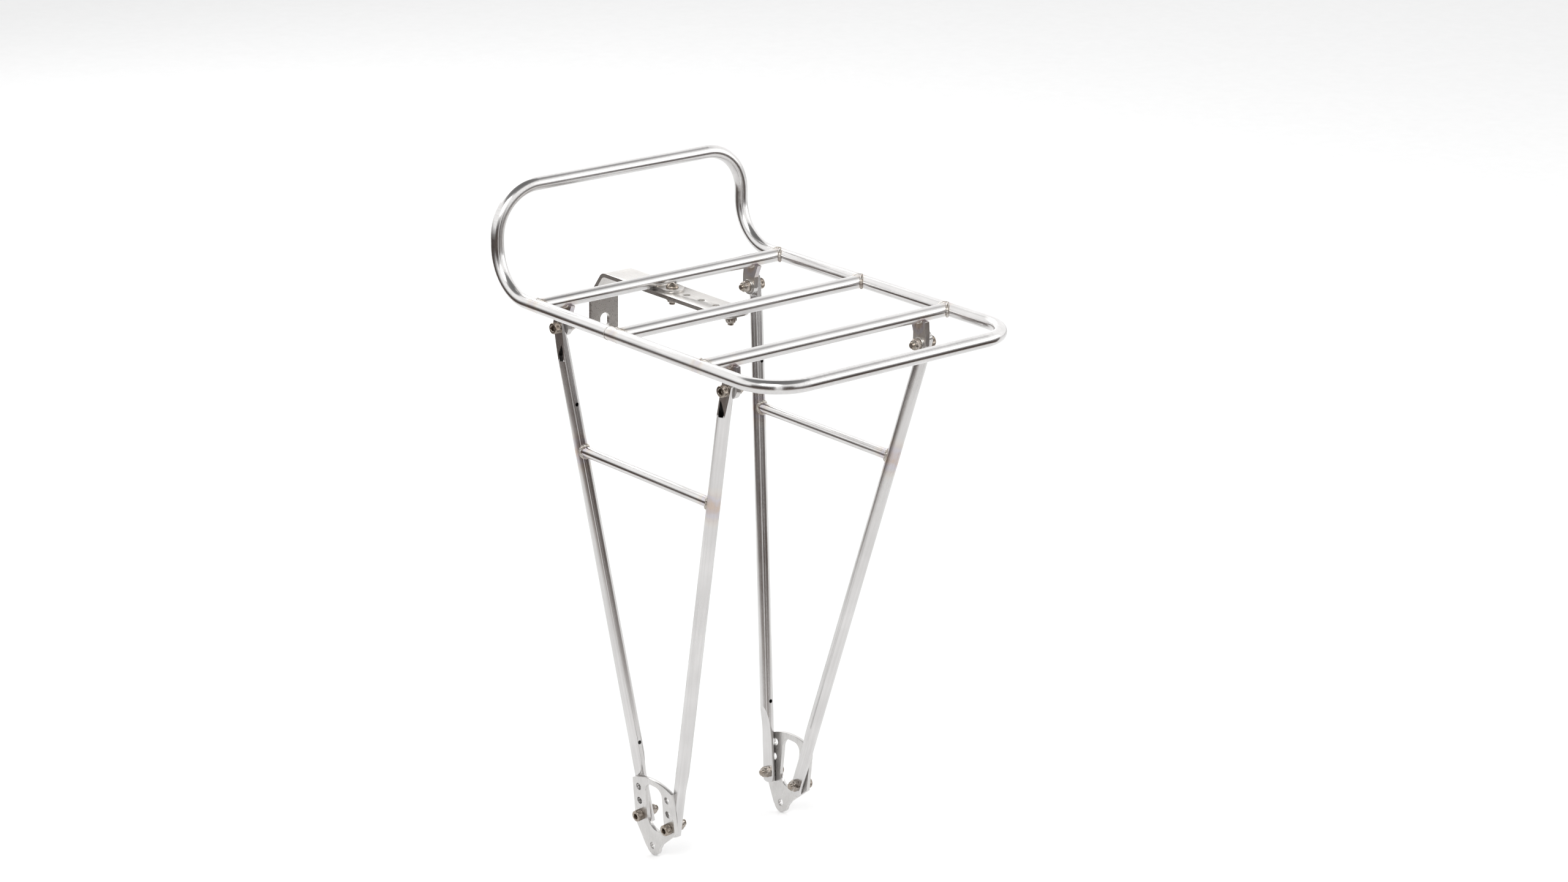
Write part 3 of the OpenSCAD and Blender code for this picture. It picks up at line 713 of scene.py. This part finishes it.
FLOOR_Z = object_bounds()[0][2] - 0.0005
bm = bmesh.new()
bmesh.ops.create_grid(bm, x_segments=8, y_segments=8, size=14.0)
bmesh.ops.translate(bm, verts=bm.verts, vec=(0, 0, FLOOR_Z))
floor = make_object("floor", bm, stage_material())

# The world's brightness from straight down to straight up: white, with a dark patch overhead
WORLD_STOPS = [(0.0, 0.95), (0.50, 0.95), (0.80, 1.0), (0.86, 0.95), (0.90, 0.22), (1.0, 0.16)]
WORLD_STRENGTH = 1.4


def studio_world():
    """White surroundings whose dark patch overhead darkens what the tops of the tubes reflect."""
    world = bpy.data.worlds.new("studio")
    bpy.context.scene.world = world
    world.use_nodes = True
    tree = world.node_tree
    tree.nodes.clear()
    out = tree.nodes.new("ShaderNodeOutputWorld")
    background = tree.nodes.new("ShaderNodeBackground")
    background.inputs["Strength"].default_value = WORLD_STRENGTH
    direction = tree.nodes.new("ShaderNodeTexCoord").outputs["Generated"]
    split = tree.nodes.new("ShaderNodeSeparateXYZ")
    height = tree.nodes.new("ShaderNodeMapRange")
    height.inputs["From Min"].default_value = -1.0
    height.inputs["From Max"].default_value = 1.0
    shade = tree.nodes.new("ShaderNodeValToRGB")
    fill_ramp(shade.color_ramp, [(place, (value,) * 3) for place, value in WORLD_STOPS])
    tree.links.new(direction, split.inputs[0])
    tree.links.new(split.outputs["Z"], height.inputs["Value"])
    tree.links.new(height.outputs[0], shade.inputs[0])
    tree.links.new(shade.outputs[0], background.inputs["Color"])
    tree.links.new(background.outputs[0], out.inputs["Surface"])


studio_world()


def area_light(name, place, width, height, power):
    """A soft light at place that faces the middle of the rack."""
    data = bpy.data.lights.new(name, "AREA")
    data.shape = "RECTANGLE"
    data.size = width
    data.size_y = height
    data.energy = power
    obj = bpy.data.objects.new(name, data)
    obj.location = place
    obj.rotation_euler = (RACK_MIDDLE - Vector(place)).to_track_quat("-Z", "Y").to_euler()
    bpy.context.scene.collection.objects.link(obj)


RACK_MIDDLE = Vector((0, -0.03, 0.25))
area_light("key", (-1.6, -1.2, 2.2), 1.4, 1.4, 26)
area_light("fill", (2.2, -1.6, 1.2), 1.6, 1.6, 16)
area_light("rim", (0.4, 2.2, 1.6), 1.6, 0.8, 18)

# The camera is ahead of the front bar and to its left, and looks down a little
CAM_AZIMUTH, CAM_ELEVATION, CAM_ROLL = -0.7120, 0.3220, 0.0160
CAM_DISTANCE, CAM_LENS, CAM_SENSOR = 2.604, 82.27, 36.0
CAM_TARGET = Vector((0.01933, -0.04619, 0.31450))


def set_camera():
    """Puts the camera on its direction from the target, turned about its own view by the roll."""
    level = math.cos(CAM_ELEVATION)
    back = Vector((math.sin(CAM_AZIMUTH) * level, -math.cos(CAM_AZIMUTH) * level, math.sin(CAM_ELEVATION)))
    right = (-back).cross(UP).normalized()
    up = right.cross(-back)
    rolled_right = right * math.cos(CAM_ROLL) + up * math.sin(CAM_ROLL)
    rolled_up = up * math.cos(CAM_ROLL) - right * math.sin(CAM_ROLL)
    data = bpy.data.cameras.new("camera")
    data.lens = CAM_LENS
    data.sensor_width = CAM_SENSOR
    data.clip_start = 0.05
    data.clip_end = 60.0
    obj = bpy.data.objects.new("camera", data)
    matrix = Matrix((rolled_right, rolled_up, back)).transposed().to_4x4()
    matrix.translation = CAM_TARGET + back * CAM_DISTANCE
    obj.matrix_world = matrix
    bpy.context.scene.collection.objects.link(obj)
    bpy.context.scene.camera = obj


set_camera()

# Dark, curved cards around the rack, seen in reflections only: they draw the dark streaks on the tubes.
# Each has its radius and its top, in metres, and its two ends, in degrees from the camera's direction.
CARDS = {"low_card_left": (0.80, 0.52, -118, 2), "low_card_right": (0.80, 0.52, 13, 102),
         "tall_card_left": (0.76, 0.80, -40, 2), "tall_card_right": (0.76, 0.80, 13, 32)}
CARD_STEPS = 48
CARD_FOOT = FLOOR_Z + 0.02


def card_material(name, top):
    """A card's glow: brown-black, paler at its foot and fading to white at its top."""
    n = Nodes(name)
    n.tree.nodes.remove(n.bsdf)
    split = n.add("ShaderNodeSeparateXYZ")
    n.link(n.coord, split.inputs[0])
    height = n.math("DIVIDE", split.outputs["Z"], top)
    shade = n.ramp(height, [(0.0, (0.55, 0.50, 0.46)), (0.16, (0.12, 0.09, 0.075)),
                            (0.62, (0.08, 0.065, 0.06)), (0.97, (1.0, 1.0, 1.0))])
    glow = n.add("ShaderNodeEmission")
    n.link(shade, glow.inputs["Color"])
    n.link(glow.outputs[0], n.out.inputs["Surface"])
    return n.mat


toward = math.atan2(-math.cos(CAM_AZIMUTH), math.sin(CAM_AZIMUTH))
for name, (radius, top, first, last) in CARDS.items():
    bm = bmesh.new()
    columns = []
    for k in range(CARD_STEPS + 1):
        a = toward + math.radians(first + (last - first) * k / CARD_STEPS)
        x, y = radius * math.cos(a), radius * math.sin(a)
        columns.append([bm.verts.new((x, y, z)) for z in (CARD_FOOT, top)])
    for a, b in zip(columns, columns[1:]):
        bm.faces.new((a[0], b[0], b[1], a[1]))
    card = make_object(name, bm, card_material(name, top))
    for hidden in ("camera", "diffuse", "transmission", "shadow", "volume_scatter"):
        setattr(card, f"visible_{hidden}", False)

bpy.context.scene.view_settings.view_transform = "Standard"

^^^^^^^^^^^^^^^^

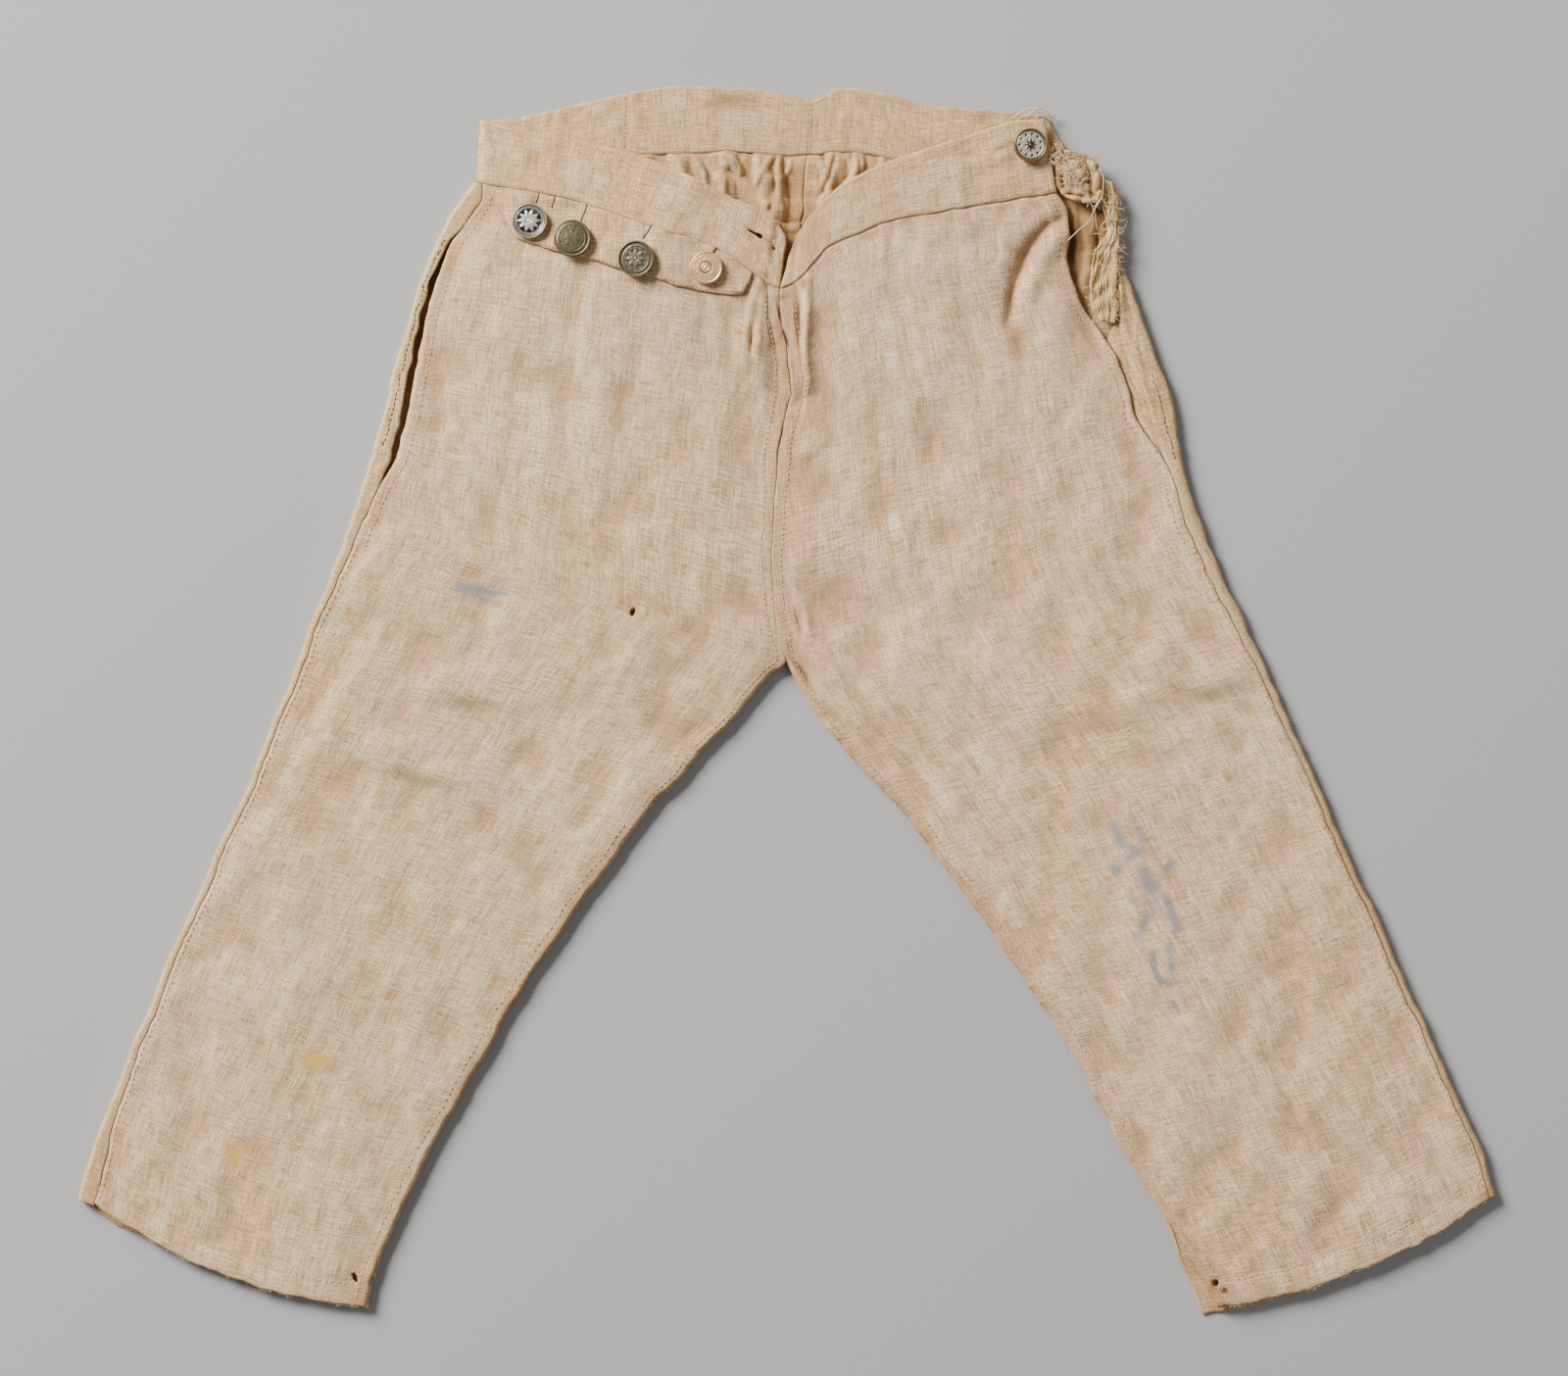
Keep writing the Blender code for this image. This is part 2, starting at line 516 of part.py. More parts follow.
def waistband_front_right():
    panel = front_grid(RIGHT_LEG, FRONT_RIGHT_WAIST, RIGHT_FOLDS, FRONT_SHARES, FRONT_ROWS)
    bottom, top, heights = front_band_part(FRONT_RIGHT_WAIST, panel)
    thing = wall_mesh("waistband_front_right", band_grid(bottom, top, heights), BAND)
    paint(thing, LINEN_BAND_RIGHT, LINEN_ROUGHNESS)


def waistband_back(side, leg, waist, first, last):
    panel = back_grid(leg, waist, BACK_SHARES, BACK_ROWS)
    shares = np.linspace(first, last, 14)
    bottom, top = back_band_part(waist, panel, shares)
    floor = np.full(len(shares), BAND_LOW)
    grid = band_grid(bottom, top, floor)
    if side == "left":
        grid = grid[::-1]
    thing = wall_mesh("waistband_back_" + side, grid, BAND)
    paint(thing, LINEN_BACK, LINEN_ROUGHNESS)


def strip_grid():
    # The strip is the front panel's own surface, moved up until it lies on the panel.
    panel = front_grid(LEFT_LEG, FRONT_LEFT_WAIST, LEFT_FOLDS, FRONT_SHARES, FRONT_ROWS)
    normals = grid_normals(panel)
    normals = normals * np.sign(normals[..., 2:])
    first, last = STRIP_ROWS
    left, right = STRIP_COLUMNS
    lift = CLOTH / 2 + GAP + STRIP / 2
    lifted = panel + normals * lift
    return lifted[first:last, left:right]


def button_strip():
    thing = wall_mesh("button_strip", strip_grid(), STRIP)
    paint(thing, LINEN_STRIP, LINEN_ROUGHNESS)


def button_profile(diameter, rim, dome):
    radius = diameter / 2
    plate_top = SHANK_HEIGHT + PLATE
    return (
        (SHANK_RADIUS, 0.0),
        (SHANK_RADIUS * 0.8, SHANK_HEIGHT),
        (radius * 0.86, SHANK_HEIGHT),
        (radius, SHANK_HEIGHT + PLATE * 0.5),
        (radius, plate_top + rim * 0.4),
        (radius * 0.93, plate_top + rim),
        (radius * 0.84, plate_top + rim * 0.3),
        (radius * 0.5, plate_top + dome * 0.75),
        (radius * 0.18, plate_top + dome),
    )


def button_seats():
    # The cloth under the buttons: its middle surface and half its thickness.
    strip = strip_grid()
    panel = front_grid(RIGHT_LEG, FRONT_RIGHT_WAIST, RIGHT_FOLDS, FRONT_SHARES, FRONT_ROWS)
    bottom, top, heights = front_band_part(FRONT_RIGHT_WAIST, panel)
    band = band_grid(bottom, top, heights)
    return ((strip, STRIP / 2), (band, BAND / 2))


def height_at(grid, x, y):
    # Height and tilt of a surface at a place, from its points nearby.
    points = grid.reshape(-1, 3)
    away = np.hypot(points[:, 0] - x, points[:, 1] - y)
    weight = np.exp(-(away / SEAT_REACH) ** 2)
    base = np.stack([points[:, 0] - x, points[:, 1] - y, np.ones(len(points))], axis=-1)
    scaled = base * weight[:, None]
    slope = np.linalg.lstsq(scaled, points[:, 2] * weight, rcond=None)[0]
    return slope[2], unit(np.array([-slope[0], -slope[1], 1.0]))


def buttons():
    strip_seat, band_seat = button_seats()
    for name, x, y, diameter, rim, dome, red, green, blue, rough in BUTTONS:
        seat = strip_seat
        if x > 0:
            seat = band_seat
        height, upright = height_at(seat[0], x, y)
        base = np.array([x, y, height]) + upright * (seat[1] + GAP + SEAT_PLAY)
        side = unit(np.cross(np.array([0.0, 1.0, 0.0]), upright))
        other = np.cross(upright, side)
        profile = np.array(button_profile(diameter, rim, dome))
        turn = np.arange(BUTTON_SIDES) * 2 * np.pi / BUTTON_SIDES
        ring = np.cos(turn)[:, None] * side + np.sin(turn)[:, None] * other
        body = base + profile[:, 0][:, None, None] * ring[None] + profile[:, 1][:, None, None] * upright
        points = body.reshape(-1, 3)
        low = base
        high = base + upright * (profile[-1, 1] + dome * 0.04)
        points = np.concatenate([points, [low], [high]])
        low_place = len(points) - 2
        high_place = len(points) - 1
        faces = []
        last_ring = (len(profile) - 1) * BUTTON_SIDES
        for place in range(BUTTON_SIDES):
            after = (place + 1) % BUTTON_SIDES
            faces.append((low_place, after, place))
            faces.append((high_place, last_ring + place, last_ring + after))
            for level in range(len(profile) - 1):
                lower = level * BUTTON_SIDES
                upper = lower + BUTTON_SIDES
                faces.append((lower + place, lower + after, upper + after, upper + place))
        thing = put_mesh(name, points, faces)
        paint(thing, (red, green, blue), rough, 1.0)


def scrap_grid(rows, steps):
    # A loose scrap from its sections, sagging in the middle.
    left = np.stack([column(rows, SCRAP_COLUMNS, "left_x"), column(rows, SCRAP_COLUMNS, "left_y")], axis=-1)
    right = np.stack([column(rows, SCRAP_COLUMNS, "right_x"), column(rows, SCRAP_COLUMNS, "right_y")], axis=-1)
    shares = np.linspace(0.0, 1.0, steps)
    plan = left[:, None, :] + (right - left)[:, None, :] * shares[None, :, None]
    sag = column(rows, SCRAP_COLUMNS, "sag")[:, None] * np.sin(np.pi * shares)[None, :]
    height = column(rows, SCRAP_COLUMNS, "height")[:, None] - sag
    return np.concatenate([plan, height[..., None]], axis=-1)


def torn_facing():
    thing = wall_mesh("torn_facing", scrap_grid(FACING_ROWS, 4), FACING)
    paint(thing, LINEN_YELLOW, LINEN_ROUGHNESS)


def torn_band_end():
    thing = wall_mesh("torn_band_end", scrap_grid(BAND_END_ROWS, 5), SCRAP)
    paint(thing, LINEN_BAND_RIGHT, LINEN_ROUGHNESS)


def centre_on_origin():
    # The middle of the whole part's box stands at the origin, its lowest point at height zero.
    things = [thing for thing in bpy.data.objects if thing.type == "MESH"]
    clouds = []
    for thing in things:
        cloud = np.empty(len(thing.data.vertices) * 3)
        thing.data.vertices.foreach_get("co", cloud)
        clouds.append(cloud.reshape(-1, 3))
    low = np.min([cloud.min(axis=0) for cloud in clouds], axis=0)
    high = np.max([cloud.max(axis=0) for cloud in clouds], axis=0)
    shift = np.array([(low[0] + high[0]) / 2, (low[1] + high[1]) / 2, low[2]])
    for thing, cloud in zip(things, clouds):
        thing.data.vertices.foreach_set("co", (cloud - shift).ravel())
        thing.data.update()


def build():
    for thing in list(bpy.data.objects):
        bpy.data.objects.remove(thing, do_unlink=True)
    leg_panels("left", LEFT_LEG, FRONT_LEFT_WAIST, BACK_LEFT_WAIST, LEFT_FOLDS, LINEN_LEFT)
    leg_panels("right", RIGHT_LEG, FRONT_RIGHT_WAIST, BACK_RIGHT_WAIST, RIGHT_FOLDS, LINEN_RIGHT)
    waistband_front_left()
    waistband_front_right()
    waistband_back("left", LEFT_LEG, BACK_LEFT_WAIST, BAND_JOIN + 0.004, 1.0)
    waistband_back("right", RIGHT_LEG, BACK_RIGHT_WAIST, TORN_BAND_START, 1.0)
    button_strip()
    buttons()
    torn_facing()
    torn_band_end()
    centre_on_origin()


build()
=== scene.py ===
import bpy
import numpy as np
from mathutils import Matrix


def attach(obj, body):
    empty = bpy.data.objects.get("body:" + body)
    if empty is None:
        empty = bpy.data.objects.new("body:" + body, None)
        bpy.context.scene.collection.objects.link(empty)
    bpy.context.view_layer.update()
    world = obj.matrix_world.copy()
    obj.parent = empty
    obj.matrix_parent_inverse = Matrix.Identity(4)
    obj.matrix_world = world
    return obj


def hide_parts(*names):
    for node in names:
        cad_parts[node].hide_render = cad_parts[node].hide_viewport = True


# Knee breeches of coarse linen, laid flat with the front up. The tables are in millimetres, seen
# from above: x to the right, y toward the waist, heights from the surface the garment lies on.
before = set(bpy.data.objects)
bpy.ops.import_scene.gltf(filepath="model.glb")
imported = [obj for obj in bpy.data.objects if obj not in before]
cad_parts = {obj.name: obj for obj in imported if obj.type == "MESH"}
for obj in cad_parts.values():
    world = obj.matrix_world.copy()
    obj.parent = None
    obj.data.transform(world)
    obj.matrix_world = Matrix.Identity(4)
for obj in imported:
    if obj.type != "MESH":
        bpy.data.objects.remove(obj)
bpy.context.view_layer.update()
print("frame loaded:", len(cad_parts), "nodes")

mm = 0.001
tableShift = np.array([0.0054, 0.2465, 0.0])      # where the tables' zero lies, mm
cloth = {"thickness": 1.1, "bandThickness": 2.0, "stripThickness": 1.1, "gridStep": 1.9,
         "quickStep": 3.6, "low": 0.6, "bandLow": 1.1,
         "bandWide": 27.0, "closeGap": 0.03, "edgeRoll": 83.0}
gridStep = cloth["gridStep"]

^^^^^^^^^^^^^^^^

◆ Task objective: Take the line that contains "BACK_LEFT_WAIST, LEFT_FOLDS, LINEN_LEFT)", the line that contains "for node in", and all lines between, and give them again exactly; include no other line.

◆ Answer in full:
    leg_panels("left", LEFT_LEG, FRONT_LEFT_WAIST, BACK_LEFT_WAIST, LEFT_FOLDS, LINEN_LEFT)
    leg_panels("right", RIGHT_LEG, FRONT_RIGHT_WAIST, BACK_RIGHT_WAIST, RIGHT_FOLDS, LINEN_RIGHT)
    waistband_front_left()
    waistband_front_right()
    waistband_back("left", LEFT_LEG, BACK_LEFT_WAIST, BAND_JOIN + 0.004, 1.0)
    waistband_back("right", RIGHT_LEG, BACK_RIGHT_WAIST, TORN_BAND_START, 1.0)
    button_strip()
    buttons()
    torn_facing()
    torn_band_end()
    centre_on_origin()


build()
=== scene.py ===
import bpy
import numpy as np
from mathutils import Matrix


def attach(obj, body):
    empty = bpy.data.objects.get("body:" + body)
    if empty is None:
        empty = bpy.data.objects.new("body:" + body, None)
        bpy.context.scene.collection.objects.link(empty)
    bpy.context.view_layer.update()
    world = obj.matrix_world.copy()
    obj.parent = empty
    obj.matrix_parent_inverse = Matrix.Identity(4)
    obj.matrix_world = world
    return obj


def hide_parts(*names):
    for node in names:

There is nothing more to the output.